Tras ello, el alcalde (dicen que socialista) ha reafirmado, ya en un tono menos “laico”, su deseo de que la visita del «Santo Padre» sea un completo éxito.
* * * Curiosamente (?), nadie ha replicado que quizá lo verdaderamente “ridículo”, además de indignante, es que se reciba con todos los honores oficiales al dictador vaticano, que es a la vez el líder supremo de una entidad religiosa particular, de la cual viene a hacer proselitismo.
Nadie le ha dicho a ese contertulio que lo lógico sería que esa visita, en todo caso legítima, la pagasen los fieles de dicha confesión, y que las autoridades civiles –representantes de un estado presuntamente aconfesional– deberían mantenerse al margen de los actos mencionados.
Nadie, en fin, ha destacado que, lejos de implicar el menor “ridículo”, levantarse masiva y pacíficamente contra esa visita supondría, bien mirado, un gesto de dignidad popular frente al atropello de la Constitución española (y en particular, su artículo 16.3) y frente al expolio de recursos públicos que implica toda la organización de esa visita; recuérdese que la pagarán también los ciudadanos que, por diferentes razones, no simpatizan con esa confesión religiosa (o que, aun simpatizando, detectan y rechazan el susodicho atropello).
Pero el colmo de la confusión entre lo público y lo privado, la guinda de tanto despropósito, la ha puesto el alcalde. Ha sido en su ya citada alusión a Benito 16 como el “Santo Padre”. Un dato que, no por usual en estos casos, debiera resultar menos llamativo.
Delata que cuando los responsables públicos empiezan cediendo “un poco” en la dignidad aconfesional del estado, aunque sea mediante las citadas excusas “laicas”, acaban entregados (casi) por entero a la parafernalia religiosa que deberían evitar como representantes que son de todos los ciudadanos.
Cabe preguntarse, además, si cuando ese alcalde habla en esos términos –absolutamente innecesarios, pues se puede aludir correctamente al líder vaticano de otras maneras– es consciente de que puede estar hiriendo la sensibilidad de no pocos creyentes en el cristianismo genuino.
Una herida que no sería fruto de una susceptibilidad especial, sino del amor a la verdad. Llamar “Santo Padre” a un simple mortal es directamente blasfemo. El Maestro de Nazaret advirtió explícitamente contra esa atribución de “Paternidad” espiritual a cualquier ser humano (ver Mateo 23: 9).
La Biblia, “Palabra de Dios” según los católicos romanos (incluido el papa), sólo le reconoce santidad con mayúsculas al Dios Todopoderoso (ver Apocalipsis 4: 8).

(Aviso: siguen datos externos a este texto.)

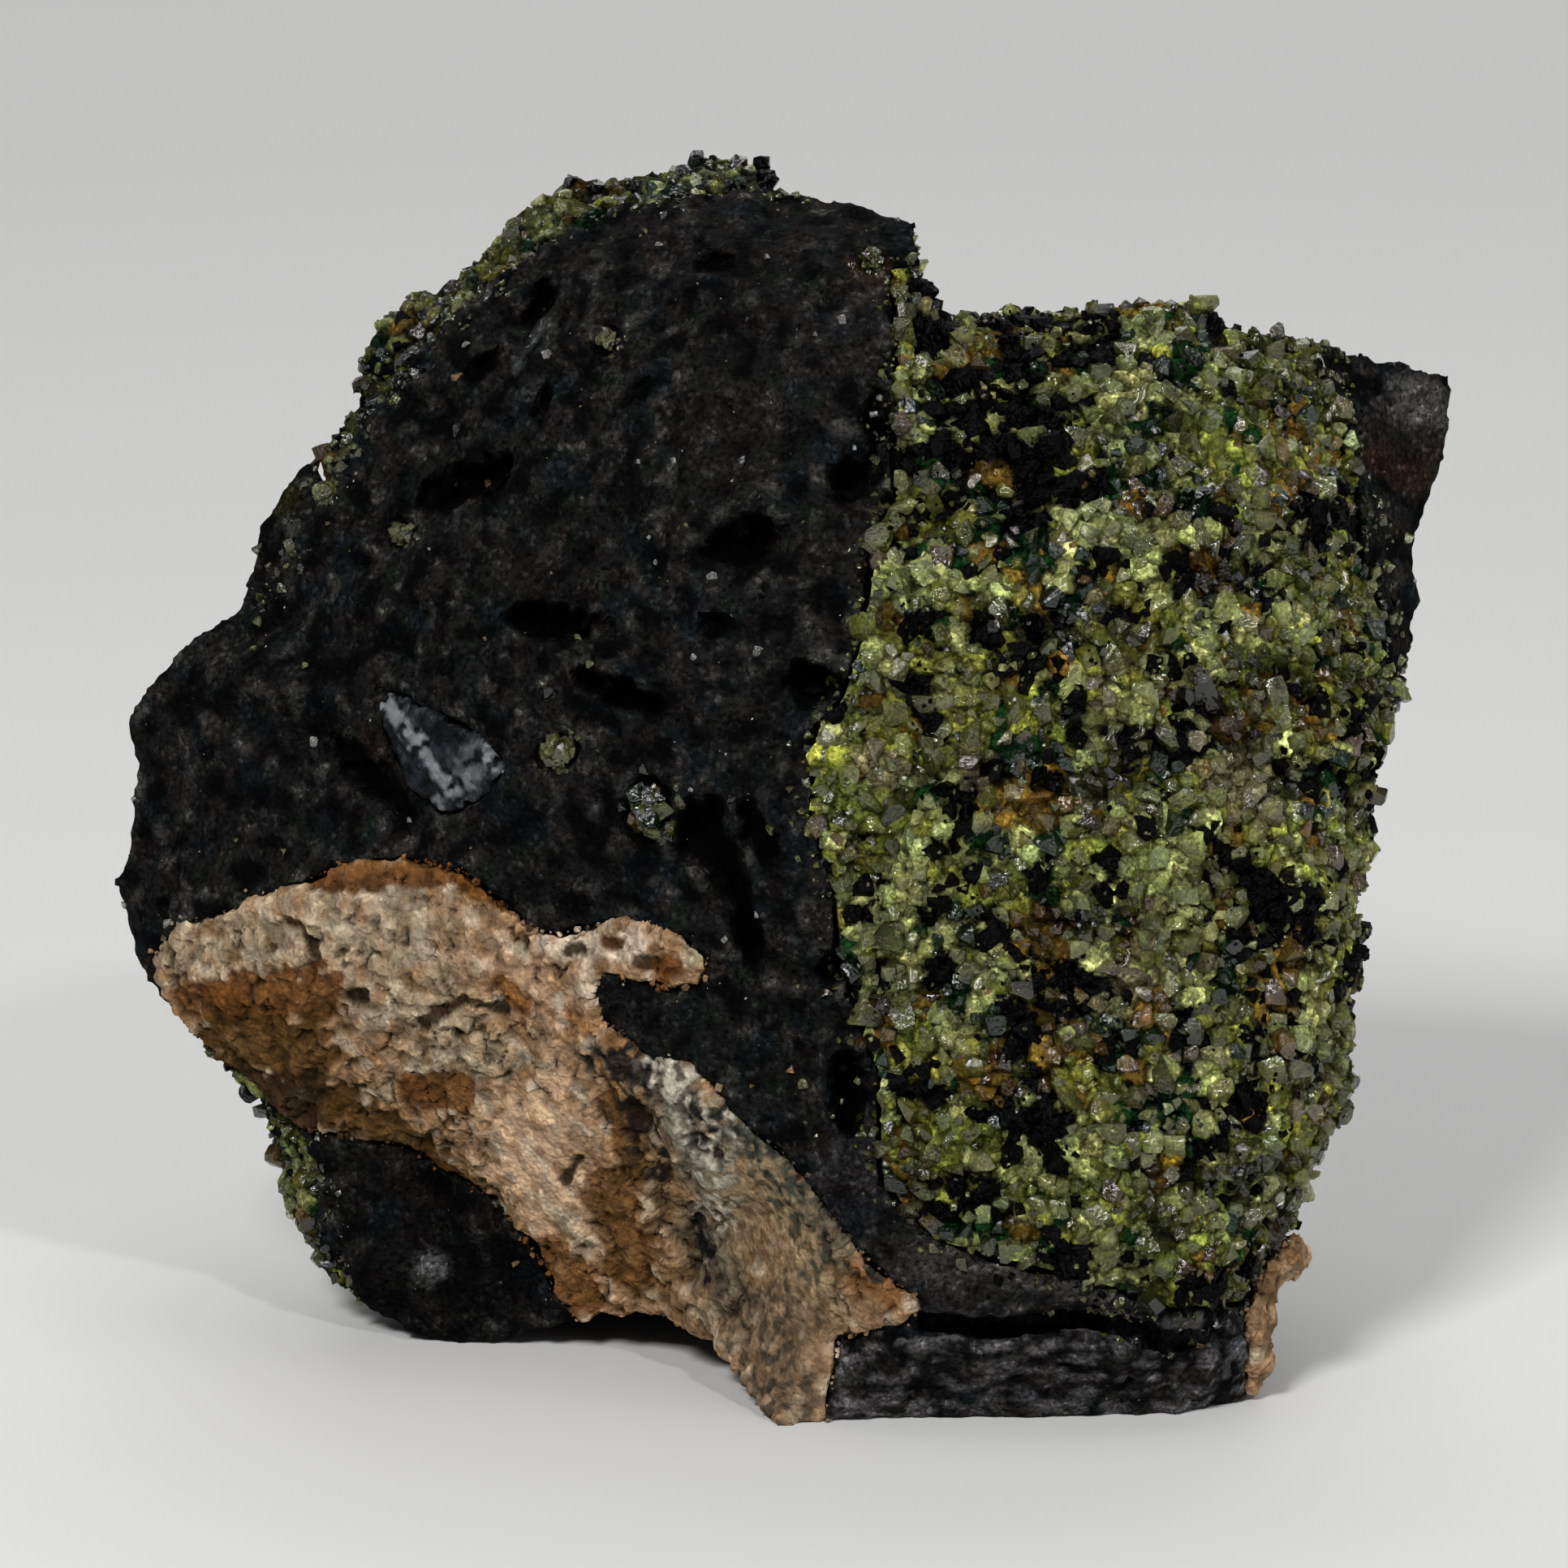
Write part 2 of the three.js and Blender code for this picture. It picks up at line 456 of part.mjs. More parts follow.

Como recuerda Guillermo Sánchez Vicente en “¿Quién es el Santo Padre?”, «la expresión “santo Padre” aparece una sola vez en toda la Biblia. En la oración llamada sacerdotal, Jesús dijo: “Padre santo, a los que me has dado, guárdalos en tu Nombre, en ese Nombre que me has dado, para que sean uno, como lo somos nosotros” (Juan 17: 11). No cabe lugar a dudas: El Santo Padre es Dios.
¿Puede algún hombre asumir legítimamente ese título?»
Ni ése, ni muchos otros que también se arroga el papado de manera inicua (por falaz y en varios casos blasfema), como “Vicario de Cristo”, “Sucesor de Pedro” o “Sumo Pontífice” (véase de nuevo el artículo mencionado).
Alguien tan culto y conocedor de la Escritura como sin duda lo es Joseph Ratzinger no puede ignorar que el papado usa títulos que sólo a Dios corresponden. No es verosímil que desconozca los textos bíblicos aquí citados, y muchos otros, que niegan toda legitimidad a los tratamientos que él se hace aplicar.
En suma, el propio Joseph debería ser el primero en afirmar que en su próximo viaje a España no viene el Santo Padre, sino un simple mortal (como tú, querido/a lector/a, y como yo) con sus virtudes y sus defectos, con sus derechos y sus obligaciones.
Sólo entonces empezaría a honrar y alabar verdaderamente al Dios a quien dice representar. Al «único y sabio Dios» que merece «honor y gloria por los siglos de los siglos» (1 Timoteo 1: 17).
A ése, y sólo a ése, amante Salvador, es al que los cristianos despiertos y genuinos dicen: «¡Amén! ¡Ven, Señor Jesús!» (Apocalipsis 22: 20).